Recognised as a UNESCO world heritage site, this region’s eco-balancing system is in danger from the rapidly rising sea. About a fifth of the southern part of the delta, the heart of the tiger reserve, is already submerged. The prime villain behind it is global warming, the biggest challenge posing the threat of extinction. The Sunderbans are made up of over a hundred tiny islands. Most of them are uninhabited by humans. In addition to the Royal Bengal tiger, other wildlife includes spotted deer, wild boar, Oliver Ridley turtles, crocodiles, and, according to the Sunderbans Tiger Project, over 125 fish and 300 bird species. But owing to global warming, the rising seawater surface everyday causes coastal erosion, resulting in erosion of vegetation. The once-green, dense mangrove cover has been shrinking practically reducing it to decaying branches and threatens the very survival of the endangered big cats. Two islands are already submerged and the others are in a vulnerable condition. This makes the tiger easy prey for poachers. The tigresses too find it difficult to hide their cubs from male tigers that naturally try to eliminate the offspring. The loss of flora and fauna is also depleting the tigers’ food sources. That could leave the big cats hungry.
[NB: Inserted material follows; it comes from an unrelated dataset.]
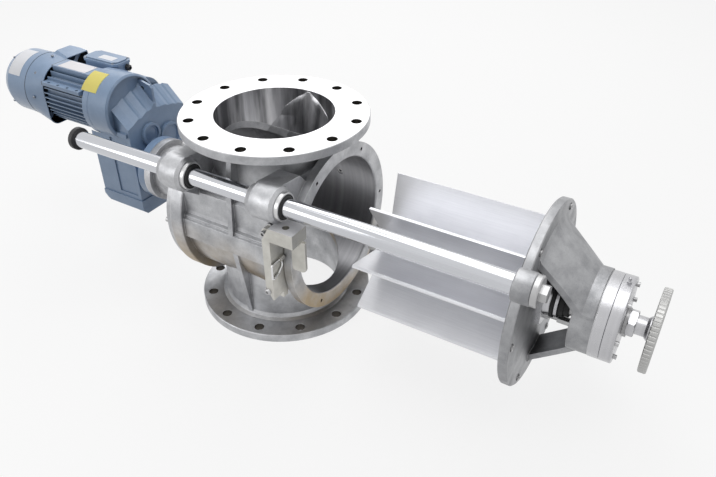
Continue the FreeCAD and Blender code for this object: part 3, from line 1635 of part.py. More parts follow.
def cowl_hood(inset, seam, mouth):
    # Front part of the cowl, round at the seam and a rounded square at its open mouth.
    wires = [round_wire(seam, COWL_RADIUS + 1 - inset, inset), mouth_wire(mouth, inset)]
    hood = Part.makeLoft(wires, True, True)
    return hood.fuse(cowl_shoulder(inset, mouth))


def cowl_inside():
    outline = [
        (COWL_END + COWL_WALL, 0),
        (COWL_END + COWL_WALL, COWL_RADIUS - 39),
        (COWL_END + 4, COWL_RADIUS - 26),
        (COWL_END + 12, COWL_RADIUS - 12),
        (COWL_END + 29, COWL_RADIUS - 3),
        (COWL_SEAM, COWL_RADIUS - 1),
        (COWL_SEAM, 0),
    ]
    dome = turned_x(outline, 0, MOTOR_AXIS)
    return dome.fuse(cowl_hood(COWL_WALL, COWL_SEAM, COWL_MOUTH))


def fan_cowl():
    outline = [
        (COWL_SEAM, 0),
        (COWL_SEAM, COWL_RADIUS),
        (COWL_END + 28, COWL_RADIUS - 1),
        (COWL_END + 10, COWL_RADIUS - 9),
        (COWL_END + 2, COWL_RADIUS - 24),
        (COWL_END, COWL_RADIUS - 38),
        (COWL_END, 0),
    ]
    cowl = turned_x(outline, 0, MOTOR_AXIS).fuse(cowl_hood(0.0, COWL_SEAM, COWL_MOUTH))
    cowl = cowl.cut(cowl_inside())
    slots = []
    for ring in (20.0, 32.0):
        count = int(ring / 2)
        for y, z in around(ring, count, 0, 0, MOTOR_AXIS):
            slots.append(rod_x(COWL_END - 1, COWL_END + 6, 3.2, y, z))
    return cowl.cut(Part.makeCompound(slots))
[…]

The other side of the story is the declining area of jungles and the growing human population in areas where wildlife was free to move about and lead a life of its own. Latest records show that every three years 0.1 per cent of the forest area is transformed into human habitat. This is also putting pressure on the lives of the animals and the natural resources in the area; thus incidents of human-tiger conflict increase. The tigers of the Sunderbans regularly swim between the islands in search of food and sometimes stray into villages. They are known to have killed at least 50 people over the last five years. Environmentalists fear, if this goes on, the situation will become grave.
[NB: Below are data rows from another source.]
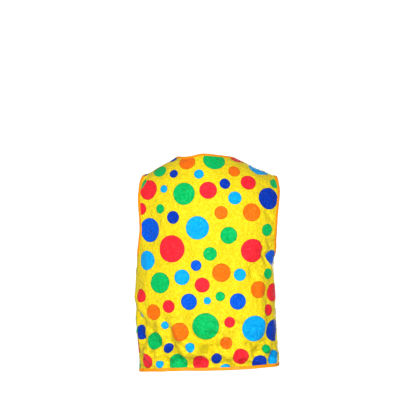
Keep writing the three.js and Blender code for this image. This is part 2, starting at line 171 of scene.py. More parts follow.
# The hem runs from the middle's height to the side's by the square of the turn's sine, with a lift
# halfway
def hemHeight(onBack, turn):
    face = np.where(onBack, figureSizes["hemBack"], figureSizes["hemFront"])
    side = np.where(turn >= 0, figureSizes["hemLeft"], figureSizes["hemRight"])
    lift = np.where(turn >= 0, figureSizes["hemLiftLeft"], figureSizes["hemLiftRight"])
    angle = np.radians(np.abs(turn))
    return lerp(face, side, np.sin(angle) ** 2) + lift * np.sin(2 * angle)


# A point of the figure: full level sections below the blades, which roll over towards the ridge
# above them. Past 90 degrees or past the ridge it lies on the other face.
def figure(onBack, turn, climb):
    onBack, turn, climb = np.broadcast_arrays(onBack, turn, climb)
    over = climb > 1
    climb = np.where(over, 2 - climb, climb)
    beyond = np.abs(turn) > 90
    turn = np.where(beyond, np.sign(turn) * (180 - np.abs(turn)), turn)
    onBack = onBack ^ over ^ beyond
    blade = figureSizes["bladeHeight"]
    across, deep = swollen(np.radians(turn), figureSizes["sectionFullness"])
    level = np.where(climb < 0, lerp(blade, hemHeight(onBack, turn), -climb),
                     lerp(blade, figureSizes["shoulderLevel"], climb))
    halfWidth = np.where(turn >= 0, curve(sections, 1, level), curve(sections, 2, level))
    fullness = np.where(turn >= 0, figureSizes["backLeft"], figureSizes["backRight"])
    backDeep = np.maximum(1 - across ** fullness, 0) ** (1 / fullness)
    depth = np.where(onBack, curve(sections, 3, level) * backDeep, -curve(sections, 4, level) * deep)
    x = halfWidth * across * np.sign(turn)
    up, out = swollen(np.clip(climb, 0, 1) * np.pi / 2, figureSizes["shoulderFullness"])
    y = lerp(figureSizes["ridgeDepth"], depth, np.where(climb > 0, out, 1))
    z = np.where(climb > 0, lerp(blade, ridgeHeight(x), up), level)
    return np.stack([x, y, z], -1)


# Vectors divided by their own lengths
def unit(vectors):
    return vectors / np.maximum(np.linalg.norm(vectors, axis=-1, keepdims=True), 1e-9)


# The figure's outward direction: square to how it changes by turn and by climb
def outward(onBack, turn, climb):
    byTurn = figure(onBack, turn + 0.4, climb) - figure(onBack, turn - 0.4, climb)
    byClimb = figure(onBack, turn, climb + 0.004) - figure(onBack, turn, climb - 0.004)
    return unit(np.cross(byTurn, byClimb)) * (-1 if onBack else 1)


# The climb of a height: even below the blades, by the roll's angle above them
def climbAt(onBack, turn, height):
    blade = figureSizes["bladeHeight"]
    below = (height - blade) / (blade - hemHeight(onBack, turn))
    x = figure(onBack, turn, 0.5)[..., 0]
    up = np.clip((height - blade) / (ridgeHeight(x) - blade), 0, 1)
    out = (1 - up ** figureSizes["shoulderFullness"]) ** (1 / figureSizes["shoulderFullness"])
    return np.where(height < blade, below, np.arctan2(up, out) * 2 / np.pi)


# Lengths along a line of points
def lengthsAlong(points):
    return np.concatenate([[0], np.cumsum(np.linalg.norm(np.diff(points, axis=0), axis=-1))])


# A line of places (turn, climb) resampled in even steps on the figure, or crowded to its start
def evenSteps(onBack, places, count, crowding=1.0):
    lengths = lengthsAlong(figure(onBack, places[:, 0], places[:, 1]))
    wanted = lengths[-1] * np.linspace(0, 1, count + 1) ** crowding
    return np.stack([np.interp(wanted, lengths, places[:, k]) for k in (0, 1)], -1)


# Grids of cloth, one for each panel
gridSizes = {
    "bodyRows": 100,
    "backArmRows": 84,
    "frontArmRows": 132,
    "neckCells": 60,
    "shoulderCells": 44,
    "armCrowding": 1.15,
    "topReach": 1.5,
    "edgeSteps": 240,
}


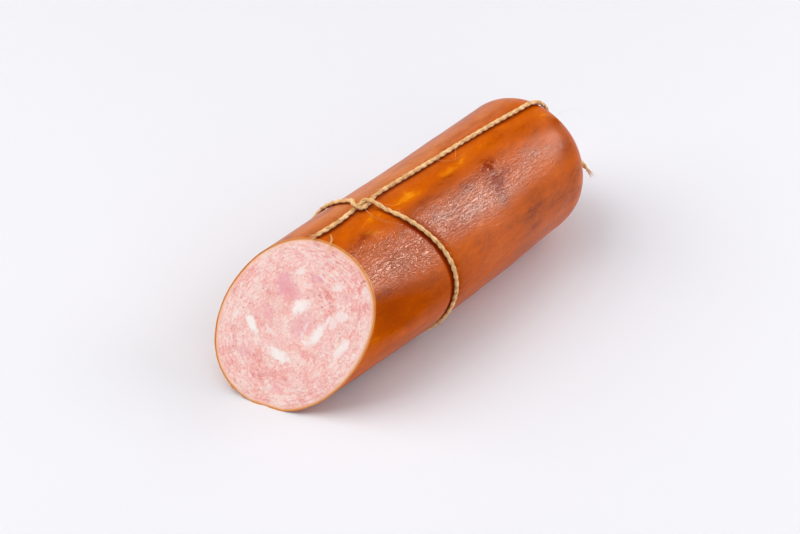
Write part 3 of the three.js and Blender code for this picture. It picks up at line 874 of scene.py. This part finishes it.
def cookedMince():
    # cooked, cured minced ham with cubes of lean and fat, cut with a knife: pink, moist, grainy and slightly
    # see-through
    material, tree = newMaterial("cured_ham_mince_cut")
    place = addNode(tree, "TexCoord").outputs["Object"]
    names = ("fat", "ham", "lean", "hole", "streak", "rim", "ringA", "ringB", "ringC", "nearRim")
    fat, ham, lean, hole, streak, rim, ringA, ringB, ringC, nearRim = [
        addNode(tree, "Attribute", attribute_name=name).outputs["Fac"] for name in names]
    # mince ground to about 2 mm, its finer fibres, and paler and redder clouds
    grain = addNode(tree, "TexNoise", {"Vector": place, "Scale": 1 / 0.0020, "Detail": 4, "Roughness": 0.6,
                                       "Distortion": 1.6}).outputs[0]
    fine = addNode(tree, "TexNoise", {"Vector": place, "Scale": 1 / 0.0008, "Detail": 3, "Roughness": 0.6})
    cloud = addNode(tree, "TexNoise", {"Vector": place, "Scale": 1 / 0.009, "Detail": 3, "Roughness": 0.5})
    fine, cloud = fine.outputs[0], cloud.outputs[0]
    # fine lines that run round with the rim, where the mince was smeared along the casing
    ringwise = addNode(tree, "CombineXYZ", {0: ringA, 1: ringB, 2: ringC}).outputs[0]
    line = addNode(tree, "TexNoise", {"Vector": ringwise, "Scale": 0.95, "Detail": 3, "Roughness": 0.65,
                                      "Distortion": 0.5}).outputs[0]
    line = addNode(tree, "Math", {0: line, 1: 0.5}, operation="SUBTRACT").outputs[0]
    line = addNode(tree, "Math", {0: line, 1: nearRim}, operation="MULTIPLY").outputs[0]
    # how pale the mince is, from all of these
    tone = -0.06
    shares = (cloud, 0.6), (grain, 0.80), (fine, 0.45), (streak, 0.20), (line, 0.8), (lean, -0.22)
    for part, share in shares:
        tone = addNode(tree, "Math", {0: part, 1: share, 2: tone}, operation="MULTIPLY_ADD").outputs[0]
    flesh = addNode(tree, "ValToRGB", {0: tone}, stops=[
        (0.36, "d87876"), (0.55, "ec9d98"), (0.70, "f6b5ae"), (0.86, "fbcac2"), (1.0, "fee0d8"),
    ]).outputs[0]
    # thin redder seams between the lumps of mince
    seam = addNode(tree, "TexNoise", {"Vector": place, "Scale": 1 / 0.0036, "Detail": 3, "Roughness": 0.6,
                                      "Distortion": 1.4}).outputs[0]
    seam = addNode(tree, "Math", {0: seam, 1: 0.5}, operation="SUBTRACT").outputs[0]
    seam = addNode(tree, "Math", {0: seam}, operation="ABSOLUTE").outputs[0]
    seam = addNode(tree, "MapRange", {0: seam, 1: 0.0, 2: 0.034, 3: 0.36, 4: 0.0}).outputs[0]
    cube = addNode(tree, "MapRange", {0: fine, 1: 0.3, 2: 0.7, 3: 0.65, 4: 1.0}).outputs[0]
    cube = addNode(tree, "Math", {0: ham, 1: cube}, operation="MULTIPLY").outputs[0]
    # the smoke and the casing stain the last two millimetres
    stainAndGrooveShade = addNode(tree, "Math", {0: rim, 1: 0.5}, operation="MULTIPLY").outputs[0]
    stainAndGrooveShade = addNode(tree, "ValToRGB", {0: stainAndGrooveShade}, stops=[
        (0.0, "e8944c"), (0.18, "f6b27c"), (0.55, "f9c4a2"), (1.0, "f9c8b4"),
    ]).outputs[0]
    stained = addNode(tree, "MapRange", {0: rim, 1: 0.1, 2: 2.2, 3: 1.0, 4: 0.0}).outputs[0]
    # the pinholes are painted darker: painted shade inside the shallow pits
    layers = [(seam, colour("cf6c68")), (cube, colour("eda2ad")), (fat, colour("fff3f0")),
              (stained, stainAndGrooveShade), (hole, colour("cf7670"))]
    for share, tint in layers:
        flesh = addNode(tree, "Mix", {0: share, 6: flesh, 7: tint}, data_type="RGBA").outputs[2]
    bump = addNode(tree, "Bump", {"Strength": 0.7, "Distance": 0.00020, "Height": tone})
    rough = addNode(tree, "MapRange", {0: fine, 3: 0.34, 4: 0.56}).outputs[0]
    shader = addNode(tree, "BsdfPrincipled", {
        "Base Color": flesh, "Roughness": rough, "IOR": 1.42, "Normal": bump.outputs[0],
        "Subsurface Weight": 0.25, "Subsurface Radius": (1.0, 0.35, 0.25), "Subsurface Scale": 0.002,
        "Coat Weight": 0.15, "Coat Roughness": 0.3,
    })
    addNode(tree, "OutputMaterial", {"Surface": shader.outputs[0]})
    return material


makeMeat(cookedMince())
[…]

While the Royal Bengal tigers of the Sunderbans are facing a difficult situation owing to natural calamities, facts elsewhere in the country tell another story. A century ago, India could have boasted of 40,000 tigers. Till 2002, India was believed to be home to 40 per cent of the world tiger population, with 23 tiger reserves in 17 states. But according to the latest survey of the National Tiger Conservation Authority, the number has come down to a meagre 1,411. The alarming decline is blamed on two main developments - poaching and urbanisation. At the Sariska Tiger Reserve in Rajasthan, poachers have almost cleaned out the big cats. While in areas like Bandhavgarh in Madhya Pradesh, a sharp drop in the number of tigers is because of encroachment on the forest. The Indian government, however, has now decided to create eight new tiger reserves. For the purpose, 200,000 people in 250 villages will be relocated. Each family will be given Rs 100,000. Still the alarm bells will continue to ring. Can we save the tigers?